==== DATA SEGMENT ====

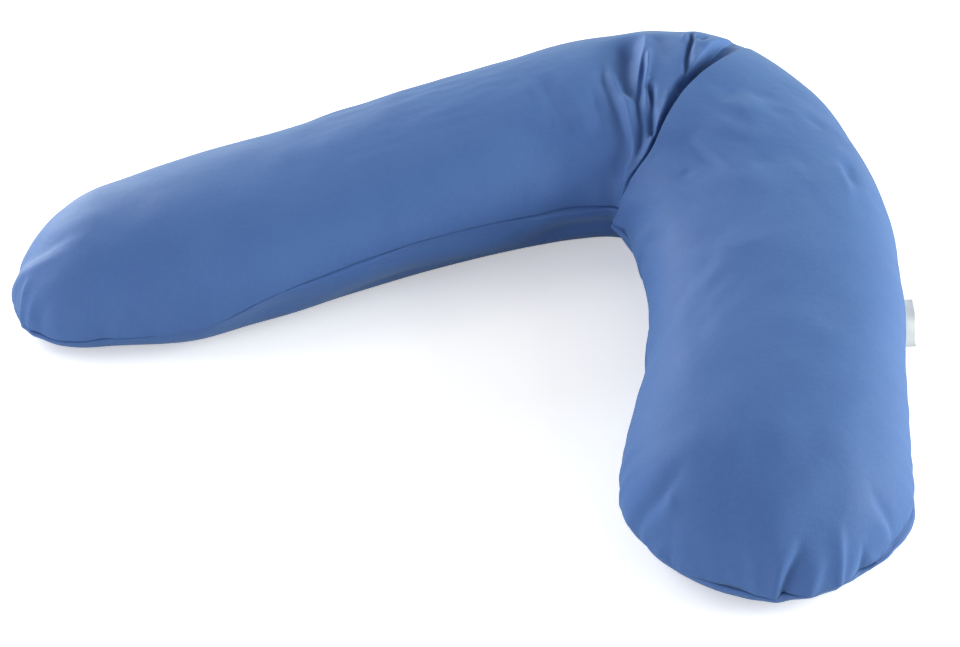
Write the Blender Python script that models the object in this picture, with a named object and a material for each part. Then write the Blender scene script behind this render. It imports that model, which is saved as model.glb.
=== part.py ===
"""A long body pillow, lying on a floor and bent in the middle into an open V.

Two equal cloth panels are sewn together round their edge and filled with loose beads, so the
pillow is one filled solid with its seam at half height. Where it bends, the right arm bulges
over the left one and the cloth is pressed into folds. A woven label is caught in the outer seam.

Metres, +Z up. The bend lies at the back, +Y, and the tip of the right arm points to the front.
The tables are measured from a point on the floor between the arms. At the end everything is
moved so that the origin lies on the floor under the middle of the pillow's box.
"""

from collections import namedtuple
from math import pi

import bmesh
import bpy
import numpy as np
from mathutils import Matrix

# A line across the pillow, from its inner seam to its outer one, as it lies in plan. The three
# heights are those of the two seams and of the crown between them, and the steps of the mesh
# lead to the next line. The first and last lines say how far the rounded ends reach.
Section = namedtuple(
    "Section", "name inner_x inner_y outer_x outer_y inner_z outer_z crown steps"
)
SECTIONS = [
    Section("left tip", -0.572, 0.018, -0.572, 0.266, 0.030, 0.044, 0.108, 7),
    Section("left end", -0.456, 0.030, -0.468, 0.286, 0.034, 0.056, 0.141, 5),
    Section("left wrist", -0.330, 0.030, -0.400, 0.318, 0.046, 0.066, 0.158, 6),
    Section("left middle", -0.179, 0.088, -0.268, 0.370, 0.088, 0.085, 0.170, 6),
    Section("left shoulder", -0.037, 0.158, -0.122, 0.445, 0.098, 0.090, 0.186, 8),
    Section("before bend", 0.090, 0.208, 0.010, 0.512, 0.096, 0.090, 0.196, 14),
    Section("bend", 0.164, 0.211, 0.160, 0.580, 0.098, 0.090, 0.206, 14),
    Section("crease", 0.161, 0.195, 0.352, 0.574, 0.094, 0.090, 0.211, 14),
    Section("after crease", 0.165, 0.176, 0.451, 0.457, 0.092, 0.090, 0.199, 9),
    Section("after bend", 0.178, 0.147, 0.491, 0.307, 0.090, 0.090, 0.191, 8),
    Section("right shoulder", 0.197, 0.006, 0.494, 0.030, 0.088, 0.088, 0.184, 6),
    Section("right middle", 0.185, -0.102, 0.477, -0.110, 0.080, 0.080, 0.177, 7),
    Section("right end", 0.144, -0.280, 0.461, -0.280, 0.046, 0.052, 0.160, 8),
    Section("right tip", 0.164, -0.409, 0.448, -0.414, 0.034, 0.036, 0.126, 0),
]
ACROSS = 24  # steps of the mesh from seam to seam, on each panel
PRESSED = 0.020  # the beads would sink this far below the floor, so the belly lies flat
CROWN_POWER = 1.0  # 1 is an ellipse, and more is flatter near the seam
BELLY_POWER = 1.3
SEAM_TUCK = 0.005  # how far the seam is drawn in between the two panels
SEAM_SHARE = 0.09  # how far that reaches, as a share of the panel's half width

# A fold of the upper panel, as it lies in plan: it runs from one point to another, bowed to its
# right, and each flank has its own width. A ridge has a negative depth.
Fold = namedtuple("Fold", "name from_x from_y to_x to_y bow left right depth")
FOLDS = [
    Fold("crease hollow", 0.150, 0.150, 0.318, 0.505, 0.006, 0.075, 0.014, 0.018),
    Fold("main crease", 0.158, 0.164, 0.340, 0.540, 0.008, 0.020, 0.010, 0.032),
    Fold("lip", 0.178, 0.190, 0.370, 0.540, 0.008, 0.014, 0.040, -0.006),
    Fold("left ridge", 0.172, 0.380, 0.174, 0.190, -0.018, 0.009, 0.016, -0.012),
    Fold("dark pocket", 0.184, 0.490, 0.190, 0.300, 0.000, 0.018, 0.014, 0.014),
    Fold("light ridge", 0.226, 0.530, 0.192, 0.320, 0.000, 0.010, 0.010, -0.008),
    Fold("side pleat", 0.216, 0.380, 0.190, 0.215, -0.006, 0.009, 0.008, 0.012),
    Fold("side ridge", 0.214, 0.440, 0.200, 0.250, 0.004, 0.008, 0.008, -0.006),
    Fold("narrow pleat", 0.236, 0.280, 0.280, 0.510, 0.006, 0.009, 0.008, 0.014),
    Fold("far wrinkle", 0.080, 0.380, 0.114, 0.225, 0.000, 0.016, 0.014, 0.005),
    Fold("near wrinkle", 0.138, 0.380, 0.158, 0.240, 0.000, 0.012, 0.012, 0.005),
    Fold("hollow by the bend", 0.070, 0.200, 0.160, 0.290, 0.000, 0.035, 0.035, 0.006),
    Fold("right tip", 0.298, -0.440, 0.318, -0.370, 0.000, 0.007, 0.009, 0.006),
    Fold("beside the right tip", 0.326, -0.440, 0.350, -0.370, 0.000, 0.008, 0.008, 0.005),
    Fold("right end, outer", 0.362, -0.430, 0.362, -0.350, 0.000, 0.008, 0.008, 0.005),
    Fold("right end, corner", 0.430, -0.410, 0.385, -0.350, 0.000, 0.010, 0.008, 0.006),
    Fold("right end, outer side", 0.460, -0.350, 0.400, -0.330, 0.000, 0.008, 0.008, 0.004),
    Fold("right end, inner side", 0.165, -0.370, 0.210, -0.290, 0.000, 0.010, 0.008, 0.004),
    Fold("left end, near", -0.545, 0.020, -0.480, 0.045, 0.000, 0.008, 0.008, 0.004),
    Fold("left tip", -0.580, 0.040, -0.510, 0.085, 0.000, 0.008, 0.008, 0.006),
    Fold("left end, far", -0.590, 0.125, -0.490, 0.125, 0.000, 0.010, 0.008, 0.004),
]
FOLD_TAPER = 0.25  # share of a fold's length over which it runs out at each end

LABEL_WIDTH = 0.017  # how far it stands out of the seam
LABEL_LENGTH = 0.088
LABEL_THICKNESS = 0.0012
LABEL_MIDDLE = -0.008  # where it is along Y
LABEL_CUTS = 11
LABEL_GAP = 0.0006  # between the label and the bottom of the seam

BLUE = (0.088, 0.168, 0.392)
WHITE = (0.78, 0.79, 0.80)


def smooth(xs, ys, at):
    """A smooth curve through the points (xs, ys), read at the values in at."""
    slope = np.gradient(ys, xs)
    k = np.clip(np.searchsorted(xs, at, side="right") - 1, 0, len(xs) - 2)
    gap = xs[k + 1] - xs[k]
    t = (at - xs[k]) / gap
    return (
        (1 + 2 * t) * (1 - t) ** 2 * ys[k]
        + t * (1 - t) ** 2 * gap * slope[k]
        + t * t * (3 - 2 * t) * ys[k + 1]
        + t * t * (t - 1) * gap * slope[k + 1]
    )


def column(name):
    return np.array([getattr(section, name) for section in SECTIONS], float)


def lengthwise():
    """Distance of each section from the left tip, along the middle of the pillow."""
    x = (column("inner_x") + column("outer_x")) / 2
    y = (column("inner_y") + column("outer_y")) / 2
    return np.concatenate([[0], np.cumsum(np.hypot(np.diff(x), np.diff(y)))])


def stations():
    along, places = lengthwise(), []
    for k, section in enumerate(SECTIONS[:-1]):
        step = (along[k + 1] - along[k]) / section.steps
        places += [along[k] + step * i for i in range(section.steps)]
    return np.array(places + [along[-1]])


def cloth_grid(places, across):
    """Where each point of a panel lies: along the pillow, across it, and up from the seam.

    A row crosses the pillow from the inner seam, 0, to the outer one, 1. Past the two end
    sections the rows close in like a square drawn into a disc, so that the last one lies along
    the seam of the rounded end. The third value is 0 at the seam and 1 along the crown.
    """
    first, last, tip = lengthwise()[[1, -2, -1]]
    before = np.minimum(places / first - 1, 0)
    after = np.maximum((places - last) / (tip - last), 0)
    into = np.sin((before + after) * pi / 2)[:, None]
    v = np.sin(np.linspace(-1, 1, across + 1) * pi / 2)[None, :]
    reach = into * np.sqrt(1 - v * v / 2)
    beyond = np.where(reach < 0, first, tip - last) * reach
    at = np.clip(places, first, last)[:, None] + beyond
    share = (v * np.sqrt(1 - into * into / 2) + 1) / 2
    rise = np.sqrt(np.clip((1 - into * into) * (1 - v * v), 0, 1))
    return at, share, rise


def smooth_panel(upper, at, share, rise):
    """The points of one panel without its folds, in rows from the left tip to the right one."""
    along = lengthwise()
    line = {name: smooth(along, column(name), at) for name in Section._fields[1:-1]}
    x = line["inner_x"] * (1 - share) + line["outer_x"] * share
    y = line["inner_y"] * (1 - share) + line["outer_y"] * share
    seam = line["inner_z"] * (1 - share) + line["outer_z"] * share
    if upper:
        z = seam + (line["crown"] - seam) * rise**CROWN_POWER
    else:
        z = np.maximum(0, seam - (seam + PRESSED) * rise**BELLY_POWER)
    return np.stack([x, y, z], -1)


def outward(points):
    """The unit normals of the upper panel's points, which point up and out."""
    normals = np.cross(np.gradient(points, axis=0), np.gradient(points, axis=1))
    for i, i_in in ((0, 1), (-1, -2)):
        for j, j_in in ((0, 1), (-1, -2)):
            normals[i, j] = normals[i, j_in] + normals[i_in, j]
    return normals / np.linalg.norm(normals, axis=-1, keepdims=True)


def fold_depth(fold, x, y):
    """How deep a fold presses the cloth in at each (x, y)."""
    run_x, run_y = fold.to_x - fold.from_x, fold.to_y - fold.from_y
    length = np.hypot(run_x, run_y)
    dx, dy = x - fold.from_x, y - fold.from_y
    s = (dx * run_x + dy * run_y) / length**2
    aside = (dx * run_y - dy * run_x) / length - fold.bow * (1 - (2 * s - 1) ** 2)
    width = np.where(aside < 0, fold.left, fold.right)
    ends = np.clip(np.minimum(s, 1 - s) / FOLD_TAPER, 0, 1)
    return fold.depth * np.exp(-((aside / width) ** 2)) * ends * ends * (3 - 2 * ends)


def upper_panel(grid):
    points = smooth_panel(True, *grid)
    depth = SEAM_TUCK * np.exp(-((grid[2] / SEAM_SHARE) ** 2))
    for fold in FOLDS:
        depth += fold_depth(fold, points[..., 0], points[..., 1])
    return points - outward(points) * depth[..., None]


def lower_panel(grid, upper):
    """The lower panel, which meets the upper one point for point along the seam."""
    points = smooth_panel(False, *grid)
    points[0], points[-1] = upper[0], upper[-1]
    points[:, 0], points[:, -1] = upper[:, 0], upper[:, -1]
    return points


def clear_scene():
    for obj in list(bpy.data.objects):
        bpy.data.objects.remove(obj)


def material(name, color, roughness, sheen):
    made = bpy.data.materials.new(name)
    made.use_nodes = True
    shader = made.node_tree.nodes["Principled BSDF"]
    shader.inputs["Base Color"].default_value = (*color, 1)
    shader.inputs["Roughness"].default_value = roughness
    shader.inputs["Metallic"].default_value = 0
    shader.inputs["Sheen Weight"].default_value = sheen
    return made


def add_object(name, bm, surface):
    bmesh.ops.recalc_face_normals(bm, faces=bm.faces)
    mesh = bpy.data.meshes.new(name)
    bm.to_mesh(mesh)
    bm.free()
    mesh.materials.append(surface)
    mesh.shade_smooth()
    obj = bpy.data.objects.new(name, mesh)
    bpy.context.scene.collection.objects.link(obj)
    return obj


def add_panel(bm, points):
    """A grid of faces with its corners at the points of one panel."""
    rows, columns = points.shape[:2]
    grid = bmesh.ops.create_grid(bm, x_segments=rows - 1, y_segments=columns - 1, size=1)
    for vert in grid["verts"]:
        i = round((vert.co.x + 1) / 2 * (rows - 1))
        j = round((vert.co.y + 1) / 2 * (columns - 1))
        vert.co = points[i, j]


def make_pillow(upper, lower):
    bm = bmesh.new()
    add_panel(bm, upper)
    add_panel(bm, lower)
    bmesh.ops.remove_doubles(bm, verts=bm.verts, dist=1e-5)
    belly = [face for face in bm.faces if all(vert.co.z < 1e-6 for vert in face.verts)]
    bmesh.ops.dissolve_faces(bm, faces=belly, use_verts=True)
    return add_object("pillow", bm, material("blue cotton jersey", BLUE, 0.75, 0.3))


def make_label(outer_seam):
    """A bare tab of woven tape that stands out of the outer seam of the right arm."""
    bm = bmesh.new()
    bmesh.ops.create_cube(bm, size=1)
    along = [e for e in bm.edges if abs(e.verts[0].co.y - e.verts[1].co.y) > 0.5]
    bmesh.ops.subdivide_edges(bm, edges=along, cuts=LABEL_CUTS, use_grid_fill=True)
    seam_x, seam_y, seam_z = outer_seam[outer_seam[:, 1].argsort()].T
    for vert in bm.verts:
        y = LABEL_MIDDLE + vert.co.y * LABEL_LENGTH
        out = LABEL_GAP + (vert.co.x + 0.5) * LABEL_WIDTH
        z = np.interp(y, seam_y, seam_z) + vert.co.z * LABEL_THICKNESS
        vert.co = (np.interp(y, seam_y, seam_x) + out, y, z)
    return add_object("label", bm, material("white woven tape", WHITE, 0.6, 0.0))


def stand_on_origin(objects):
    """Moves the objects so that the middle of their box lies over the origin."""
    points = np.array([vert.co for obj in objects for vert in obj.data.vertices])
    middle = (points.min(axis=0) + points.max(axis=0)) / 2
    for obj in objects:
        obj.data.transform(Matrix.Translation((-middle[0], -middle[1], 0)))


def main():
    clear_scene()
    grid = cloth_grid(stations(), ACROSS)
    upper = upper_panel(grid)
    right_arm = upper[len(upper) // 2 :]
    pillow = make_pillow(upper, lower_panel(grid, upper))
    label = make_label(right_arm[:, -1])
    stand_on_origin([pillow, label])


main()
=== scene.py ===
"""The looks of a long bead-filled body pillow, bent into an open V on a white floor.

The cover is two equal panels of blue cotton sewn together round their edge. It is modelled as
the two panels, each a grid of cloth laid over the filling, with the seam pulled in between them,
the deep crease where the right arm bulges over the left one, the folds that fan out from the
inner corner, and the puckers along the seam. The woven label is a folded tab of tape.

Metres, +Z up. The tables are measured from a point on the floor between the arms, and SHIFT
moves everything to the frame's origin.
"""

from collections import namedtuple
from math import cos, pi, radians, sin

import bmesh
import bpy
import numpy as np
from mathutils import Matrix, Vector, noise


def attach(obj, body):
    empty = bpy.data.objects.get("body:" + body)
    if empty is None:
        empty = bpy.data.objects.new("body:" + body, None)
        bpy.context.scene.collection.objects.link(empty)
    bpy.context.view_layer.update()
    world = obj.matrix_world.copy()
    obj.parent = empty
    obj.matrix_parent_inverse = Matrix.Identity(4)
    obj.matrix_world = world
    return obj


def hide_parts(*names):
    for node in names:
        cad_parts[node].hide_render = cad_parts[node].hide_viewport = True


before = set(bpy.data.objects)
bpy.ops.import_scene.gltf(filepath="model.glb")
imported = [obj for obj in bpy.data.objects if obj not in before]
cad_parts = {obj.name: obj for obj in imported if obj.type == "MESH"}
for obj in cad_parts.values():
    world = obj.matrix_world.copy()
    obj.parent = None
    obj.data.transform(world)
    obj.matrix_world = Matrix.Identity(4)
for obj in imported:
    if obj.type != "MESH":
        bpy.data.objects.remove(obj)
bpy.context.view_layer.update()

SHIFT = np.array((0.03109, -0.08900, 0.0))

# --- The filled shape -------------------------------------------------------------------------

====

Restate word for word only the lines running from the beginning of the data to the line holding "over the left one and", both included.

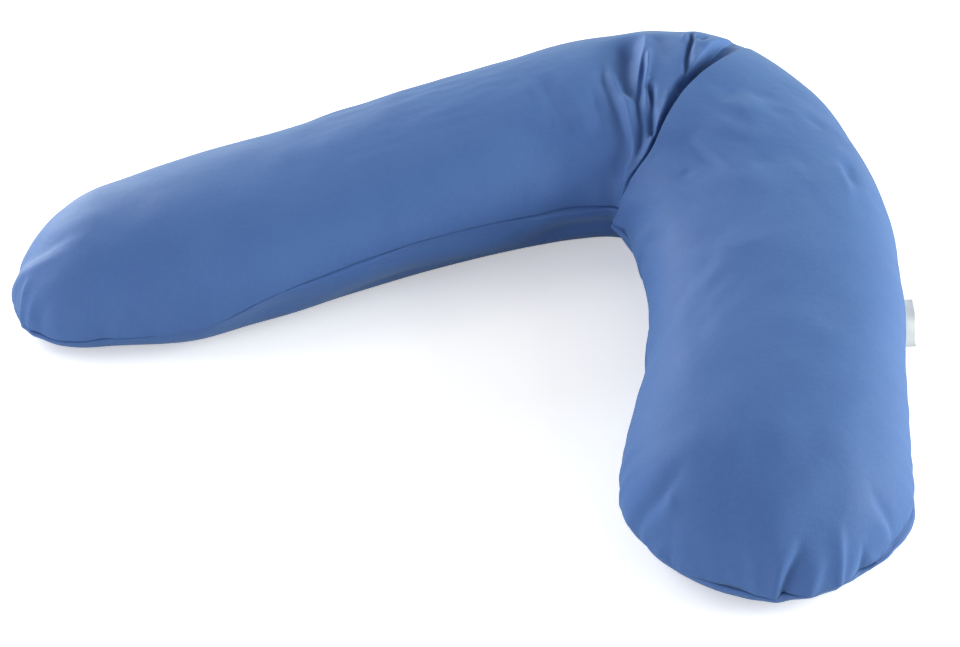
Write the Blender Python script that models the object in this picture, with a named object and a material for each part. Then write the Blender scene script behind this render. It imports that model, which is saved as model.glb.
=== part.py ===
"""A long body pillow, lying on a floor and bent in the middle into an open V.

Two equal cloth panels are sewn together round their edge and filled with loose beads, so the
pillow is one filled solid with its seam at half height. Where it bends, the right arm bulges
over the left one and the cloth is pressed into folds. A woven label is caught in the outer seam.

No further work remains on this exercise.